Each line from the one containing "checks and export" through the one containing "obj.matrix_parent_inverse = Matrix.Identity(4)" must be echoed exactly, endpoints included, and every other line omitted.

──────── Provided data

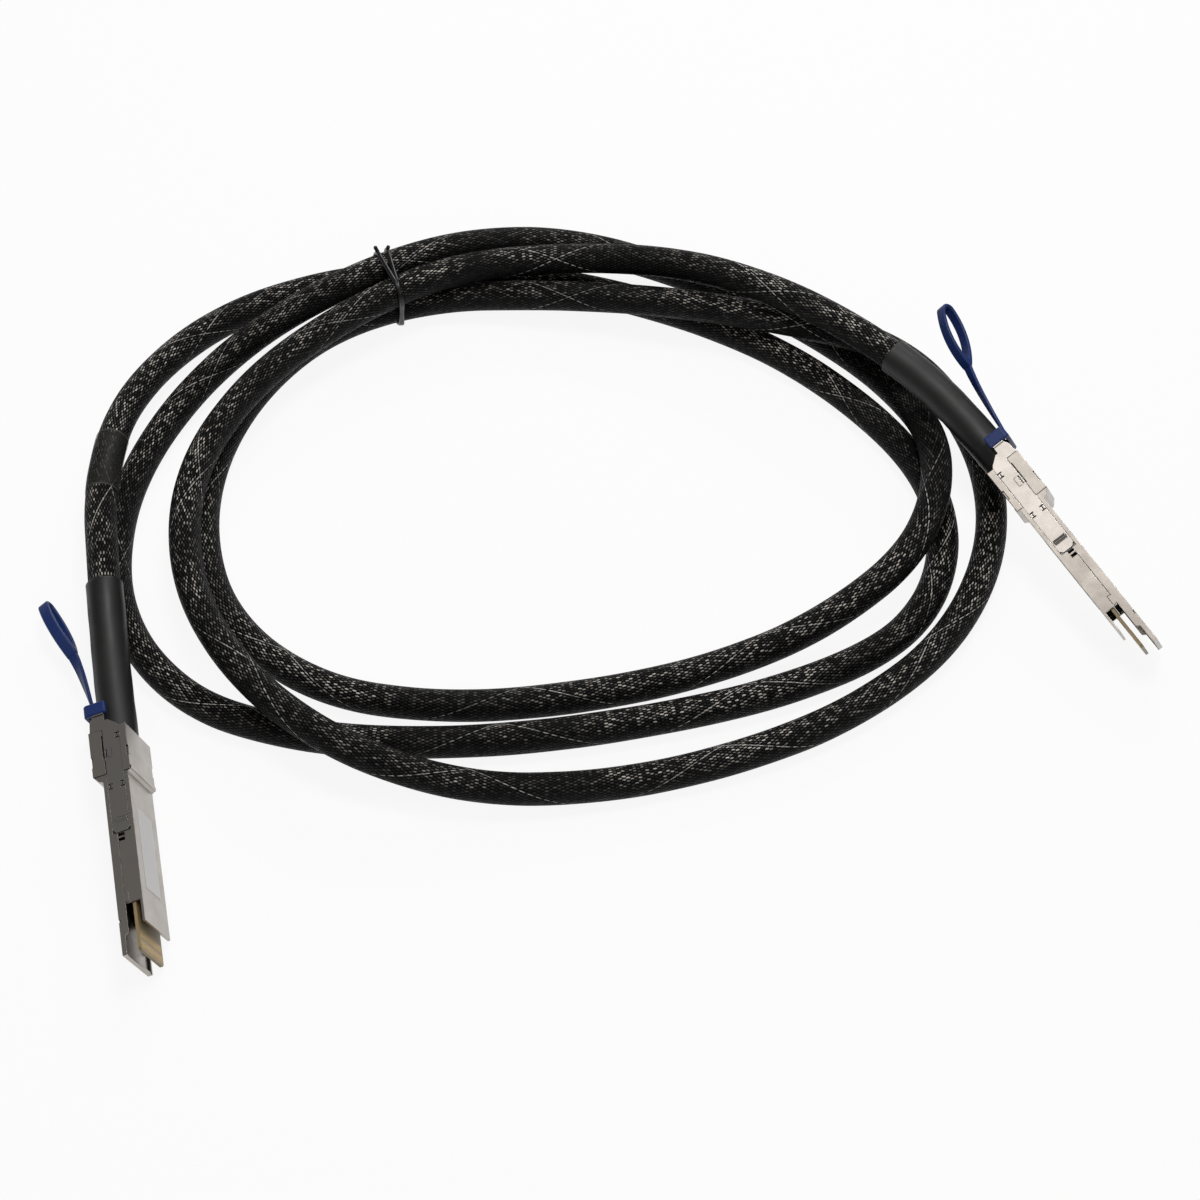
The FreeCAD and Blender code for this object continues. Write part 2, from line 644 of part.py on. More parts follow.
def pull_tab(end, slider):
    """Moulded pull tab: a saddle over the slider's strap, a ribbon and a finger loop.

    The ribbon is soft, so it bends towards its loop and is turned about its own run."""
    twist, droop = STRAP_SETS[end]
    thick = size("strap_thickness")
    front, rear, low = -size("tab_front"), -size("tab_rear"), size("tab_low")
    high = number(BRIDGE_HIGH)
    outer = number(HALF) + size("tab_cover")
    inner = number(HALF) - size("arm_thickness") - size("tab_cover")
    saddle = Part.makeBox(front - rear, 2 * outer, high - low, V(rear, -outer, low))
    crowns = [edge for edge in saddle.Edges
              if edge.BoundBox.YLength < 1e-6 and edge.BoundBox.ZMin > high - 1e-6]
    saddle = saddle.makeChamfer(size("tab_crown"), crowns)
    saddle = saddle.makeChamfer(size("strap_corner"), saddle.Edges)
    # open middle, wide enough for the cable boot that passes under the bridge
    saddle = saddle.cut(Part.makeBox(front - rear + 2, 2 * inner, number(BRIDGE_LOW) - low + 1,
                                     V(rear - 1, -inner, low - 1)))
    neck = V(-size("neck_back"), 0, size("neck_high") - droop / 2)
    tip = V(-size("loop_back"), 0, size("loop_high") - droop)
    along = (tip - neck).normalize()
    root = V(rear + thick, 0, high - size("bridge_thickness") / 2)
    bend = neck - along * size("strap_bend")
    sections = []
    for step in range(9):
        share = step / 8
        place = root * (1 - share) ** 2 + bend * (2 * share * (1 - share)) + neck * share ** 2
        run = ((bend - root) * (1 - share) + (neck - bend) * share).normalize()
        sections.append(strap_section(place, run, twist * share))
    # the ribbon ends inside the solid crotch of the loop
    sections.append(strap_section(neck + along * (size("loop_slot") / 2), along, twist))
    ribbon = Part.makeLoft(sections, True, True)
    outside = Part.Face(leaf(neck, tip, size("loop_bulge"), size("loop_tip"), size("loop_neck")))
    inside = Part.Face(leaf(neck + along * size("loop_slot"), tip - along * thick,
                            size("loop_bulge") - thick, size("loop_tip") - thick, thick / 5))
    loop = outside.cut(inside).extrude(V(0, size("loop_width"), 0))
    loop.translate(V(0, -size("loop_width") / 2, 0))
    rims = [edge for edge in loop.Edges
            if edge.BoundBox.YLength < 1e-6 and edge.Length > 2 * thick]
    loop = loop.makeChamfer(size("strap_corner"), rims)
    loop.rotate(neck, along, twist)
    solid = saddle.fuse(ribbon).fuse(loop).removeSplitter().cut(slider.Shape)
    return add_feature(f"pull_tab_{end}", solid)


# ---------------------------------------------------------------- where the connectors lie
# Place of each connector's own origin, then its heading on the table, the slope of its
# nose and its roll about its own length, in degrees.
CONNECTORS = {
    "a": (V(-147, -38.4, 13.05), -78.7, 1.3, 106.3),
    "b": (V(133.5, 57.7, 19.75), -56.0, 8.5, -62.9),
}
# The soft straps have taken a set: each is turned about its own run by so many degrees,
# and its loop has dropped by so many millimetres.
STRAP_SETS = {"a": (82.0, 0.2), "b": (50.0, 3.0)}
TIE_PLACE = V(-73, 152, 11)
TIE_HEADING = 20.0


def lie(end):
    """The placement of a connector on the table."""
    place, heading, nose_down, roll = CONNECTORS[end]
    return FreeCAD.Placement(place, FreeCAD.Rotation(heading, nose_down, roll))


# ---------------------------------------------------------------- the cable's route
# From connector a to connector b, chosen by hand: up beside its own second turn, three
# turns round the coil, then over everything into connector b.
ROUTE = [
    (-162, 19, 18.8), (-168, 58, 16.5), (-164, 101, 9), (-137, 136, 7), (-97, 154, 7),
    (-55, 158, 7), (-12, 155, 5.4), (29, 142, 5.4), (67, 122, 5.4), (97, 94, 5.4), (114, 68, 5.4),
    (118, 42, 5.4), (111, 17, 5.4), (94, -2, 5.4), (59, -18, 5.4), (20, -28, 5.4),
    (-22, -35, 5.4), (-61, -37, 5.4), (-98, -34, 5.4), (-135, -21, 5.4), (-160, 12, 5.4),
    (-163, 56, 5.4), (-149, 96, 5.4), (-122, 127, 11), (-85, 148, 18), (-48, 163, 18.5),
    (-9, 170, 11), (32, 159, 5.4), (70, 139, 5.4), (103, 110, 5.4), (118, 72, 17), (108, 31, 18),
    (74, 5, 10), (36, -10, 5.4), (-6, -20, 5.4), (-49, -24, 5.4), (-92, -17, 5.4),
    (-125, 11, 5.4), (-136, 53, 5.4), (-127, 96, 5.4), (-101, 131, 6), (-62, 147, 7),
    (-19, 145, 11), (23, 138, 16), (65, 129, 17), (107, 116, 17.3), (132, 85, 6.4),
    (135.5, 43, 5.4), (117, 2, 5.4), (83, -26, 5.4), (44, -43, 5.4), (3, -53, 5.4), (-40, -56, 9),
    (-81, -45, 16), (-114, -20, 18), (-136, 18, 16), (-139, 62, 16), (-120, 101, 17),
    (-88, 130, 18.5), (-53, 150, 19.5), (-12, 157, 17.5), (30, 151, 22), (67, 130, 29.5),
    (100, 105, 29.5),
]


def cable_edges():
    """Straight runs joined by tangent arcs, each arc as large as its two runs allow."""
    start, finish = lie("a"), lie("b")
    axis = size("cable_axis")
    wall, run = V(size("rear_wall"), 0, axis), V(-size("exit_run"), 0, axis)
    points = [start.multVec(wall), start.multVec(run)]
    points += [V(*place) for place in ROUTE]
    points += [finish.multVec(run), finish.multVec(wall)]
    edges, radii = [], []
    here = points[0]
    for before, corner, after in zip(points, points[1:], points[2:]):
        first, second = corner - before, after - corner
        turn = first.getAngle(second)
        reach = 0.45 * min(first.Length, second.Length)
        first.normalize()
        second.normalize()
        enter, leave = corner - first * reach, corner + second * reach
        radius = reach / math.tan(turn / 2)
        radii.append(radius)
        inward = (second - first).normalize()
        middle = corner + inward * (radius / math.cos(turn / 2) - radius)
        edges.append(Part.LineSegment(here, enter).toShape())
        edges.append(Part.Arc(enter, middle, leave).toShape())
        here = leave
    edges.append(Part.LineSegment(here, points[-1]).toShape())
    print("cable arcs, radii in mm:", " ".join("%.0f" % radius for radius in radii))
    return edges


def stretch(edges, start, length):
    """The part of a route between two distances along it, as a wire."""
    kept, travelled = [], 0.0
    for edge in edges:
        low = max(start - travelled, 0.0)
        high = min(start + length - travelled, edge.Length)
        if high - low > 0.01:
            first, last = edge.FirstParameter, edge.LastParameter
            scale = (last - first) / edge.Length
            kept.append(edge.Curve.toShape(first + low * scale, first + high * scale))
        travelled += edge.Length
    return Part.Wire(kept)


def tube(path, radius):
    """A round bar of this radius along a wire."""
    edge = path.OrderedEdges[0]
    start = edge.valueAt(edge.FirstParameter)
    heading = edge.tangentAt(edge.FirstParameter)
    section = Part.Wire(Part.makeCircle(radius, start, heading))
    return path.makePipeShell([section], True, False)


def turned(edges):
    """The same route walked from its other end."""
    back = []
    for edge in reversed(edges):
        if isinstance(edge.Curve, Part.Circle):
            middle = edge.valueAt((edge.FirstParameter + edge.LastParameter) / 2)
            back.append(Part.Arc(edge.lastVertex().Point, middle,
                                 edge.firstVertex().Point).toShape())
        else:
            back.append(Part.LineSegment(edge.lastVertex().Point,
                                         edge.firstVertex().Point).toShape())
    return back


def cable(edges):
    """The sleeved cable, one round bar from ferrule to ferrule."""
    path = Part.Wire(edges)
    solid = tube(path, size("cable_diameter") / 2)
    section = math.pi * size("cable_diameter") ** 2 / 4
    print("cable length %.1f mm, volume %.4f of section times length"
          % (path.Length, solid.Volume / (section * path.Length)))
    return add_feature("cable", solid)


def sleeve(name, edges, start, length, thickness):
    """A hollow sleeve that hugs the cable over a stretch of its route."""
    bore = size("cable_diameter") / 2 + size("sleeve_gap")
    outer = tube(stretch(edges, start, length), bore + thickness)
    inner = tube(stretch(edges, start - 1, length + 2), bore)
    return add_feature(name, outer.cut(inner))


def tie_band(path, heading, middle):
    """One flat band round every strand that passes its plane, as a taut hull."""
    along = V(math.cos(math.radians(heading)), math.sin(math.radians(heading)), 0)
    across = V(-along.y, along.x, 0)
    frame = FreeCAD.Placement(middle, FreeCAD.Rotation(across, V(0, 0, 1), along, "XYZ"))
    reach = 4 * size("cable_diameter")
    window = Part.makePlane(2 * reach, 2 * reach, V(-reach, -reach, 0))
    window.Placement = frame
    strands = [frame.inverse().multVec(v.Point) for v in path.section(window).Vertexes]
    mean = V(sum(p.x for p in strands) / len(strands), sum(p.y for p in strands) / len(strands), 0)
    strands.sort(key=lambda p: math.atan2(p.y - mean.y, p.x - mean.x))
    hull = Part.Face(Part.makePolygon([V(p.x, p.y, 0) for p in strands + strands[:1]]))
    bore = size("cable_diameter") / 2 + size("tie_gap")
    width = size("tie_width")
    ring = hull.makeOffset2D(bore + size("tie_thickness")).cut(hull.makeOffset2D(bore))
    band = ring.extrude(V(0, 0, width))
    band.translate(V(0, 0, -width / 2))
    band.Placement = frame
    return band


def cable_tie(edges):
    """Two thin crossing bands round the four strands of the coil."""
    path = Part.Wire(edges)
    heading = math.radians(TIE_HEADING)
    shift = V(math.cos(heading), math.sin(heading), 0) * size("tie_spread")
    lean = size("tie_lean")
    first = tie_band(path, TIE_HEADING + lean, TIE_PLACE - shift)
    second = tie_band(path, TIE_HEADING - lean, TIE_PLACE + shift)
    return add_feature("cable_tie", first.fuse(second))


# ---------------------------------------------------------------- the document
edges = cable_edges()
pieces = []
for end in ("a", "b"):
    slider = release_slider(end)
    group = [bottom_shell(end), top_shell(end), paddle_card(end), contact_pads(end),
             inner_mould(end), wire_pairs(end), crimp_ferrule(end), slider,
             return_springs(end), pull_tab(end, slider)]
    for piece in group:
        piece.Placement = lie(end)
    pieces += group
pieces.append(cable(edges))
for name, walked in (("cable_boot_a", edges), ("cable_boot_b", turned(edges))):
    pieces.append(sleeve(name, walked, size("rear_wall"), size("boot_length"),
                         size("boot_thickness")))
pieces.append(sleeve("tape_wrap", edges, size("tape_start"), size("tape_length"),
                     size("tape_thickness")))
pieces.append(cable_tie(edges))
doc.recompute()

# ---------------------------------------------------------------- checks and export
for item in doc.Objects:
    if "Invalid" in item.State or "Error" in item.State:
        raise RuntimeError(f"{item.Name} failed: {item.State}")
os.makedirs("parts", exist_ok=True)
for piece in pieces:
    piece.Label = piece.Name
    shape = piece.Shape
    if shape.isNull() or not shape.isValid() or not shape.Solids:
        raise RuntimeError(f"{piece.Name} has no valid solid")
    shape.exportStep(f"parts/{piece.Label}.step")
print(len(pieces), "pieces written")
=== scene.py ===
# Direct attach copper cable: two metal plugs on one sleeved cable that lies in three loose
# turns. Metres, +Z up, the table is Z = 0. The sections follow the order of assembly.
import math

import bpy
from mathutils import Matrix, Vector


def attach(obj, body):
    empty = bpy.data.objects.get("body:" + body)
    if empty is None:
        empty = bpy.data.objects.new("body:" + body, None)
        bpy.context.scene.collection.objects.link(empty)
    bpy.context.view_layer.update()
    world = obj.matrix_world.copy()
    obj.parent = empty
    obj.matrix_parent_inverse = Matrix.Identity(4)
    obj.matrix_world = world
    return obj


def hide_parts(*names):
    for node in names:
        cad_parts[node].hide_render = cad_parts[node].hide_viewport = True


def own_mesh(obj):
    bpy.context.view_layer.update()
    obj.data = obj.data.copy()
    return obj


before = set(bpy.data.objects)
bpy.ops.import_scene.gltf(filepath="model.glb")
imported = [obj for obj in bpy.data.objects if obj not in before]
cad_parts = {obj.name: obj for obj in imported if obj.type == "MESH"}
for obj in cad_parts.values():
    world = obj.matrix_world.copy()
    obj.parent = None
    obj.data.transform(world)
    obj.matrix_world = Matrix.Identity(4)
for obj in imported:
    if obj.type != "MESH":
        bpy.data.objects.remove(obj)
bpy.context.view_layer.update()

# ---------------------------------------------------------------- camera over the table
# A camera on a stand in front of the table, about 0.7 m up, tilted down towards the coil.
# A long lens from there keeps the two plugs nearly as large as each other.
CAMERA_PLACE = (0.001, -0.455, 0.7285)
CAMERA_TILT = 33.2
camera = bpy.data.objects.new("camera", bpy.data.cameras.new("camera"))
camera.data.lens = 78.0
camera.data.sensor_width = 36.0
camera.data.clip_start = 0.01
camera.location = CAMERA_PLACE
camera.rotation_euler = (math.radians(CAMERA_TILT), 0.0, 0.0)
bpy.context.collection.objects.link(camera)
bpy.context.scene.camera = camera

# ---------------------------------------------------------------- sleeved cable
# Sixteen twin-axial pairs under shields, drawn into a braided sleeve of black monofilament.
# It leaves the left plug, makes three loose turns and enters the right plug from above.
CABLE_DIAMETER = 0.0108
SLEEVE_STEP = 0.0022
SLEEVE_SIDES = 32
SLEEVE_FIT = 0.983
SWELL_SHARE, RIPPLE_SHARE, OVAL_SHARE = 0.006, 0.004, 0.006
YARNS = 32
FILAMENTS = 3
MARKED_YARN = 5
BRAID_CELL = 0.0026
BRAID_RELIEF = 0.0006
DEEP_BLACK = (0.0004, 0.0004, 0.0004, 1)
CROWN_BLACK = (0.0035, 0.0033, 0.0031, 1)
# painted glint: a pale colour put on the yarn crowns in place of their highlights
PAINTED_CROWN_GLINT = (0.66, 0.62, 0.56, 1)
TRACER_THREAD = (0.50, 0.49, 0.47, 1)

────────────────

### Result of this exercise
# ---------------------------------------------------------------- checks and export
for item in doc.Objects:
    if "Invalid" in item.State or "Error" in item.State:
        raise RuntimeError(f"{item.Name} failed: {item.State}")
os.makedirs("parts", exist_ok=True)
for piece in pieces:
    piece.Label = piece.Name
    shape = piece.Shape
    if shape.isNull() or not shape.isValid() or not shape.Solids:
        raise RuntimeError(f"{piece.Name} has no valid solid")
    shape.exportStep(f"parts/{piece.Label}.step")
print(len(pieces), "pieces written")
=== scene.py ===
# Direct attach copper cable: two metal plugs on one sleeved cable that lies in three loose
# turns. Metres, +Z up, the table is Z = 0. The sections follow the order of assembly.
import math

import bpy
from mathutils import Matrix, Vector


def attach(obj, body):
    empty = bpy.data.objects.get("body:" + body)
    if empty is None:
        empty = bpy.data.objects.new("body:" + body, None)
        bpy.context.scene.collection.objects.link(empty)
    bpy.context.view_layer.update()
    world = obj.matrix_world.copy()
    obj.parent = empty
    obj.matrix_parent_inverse = Matrix.Identity(4)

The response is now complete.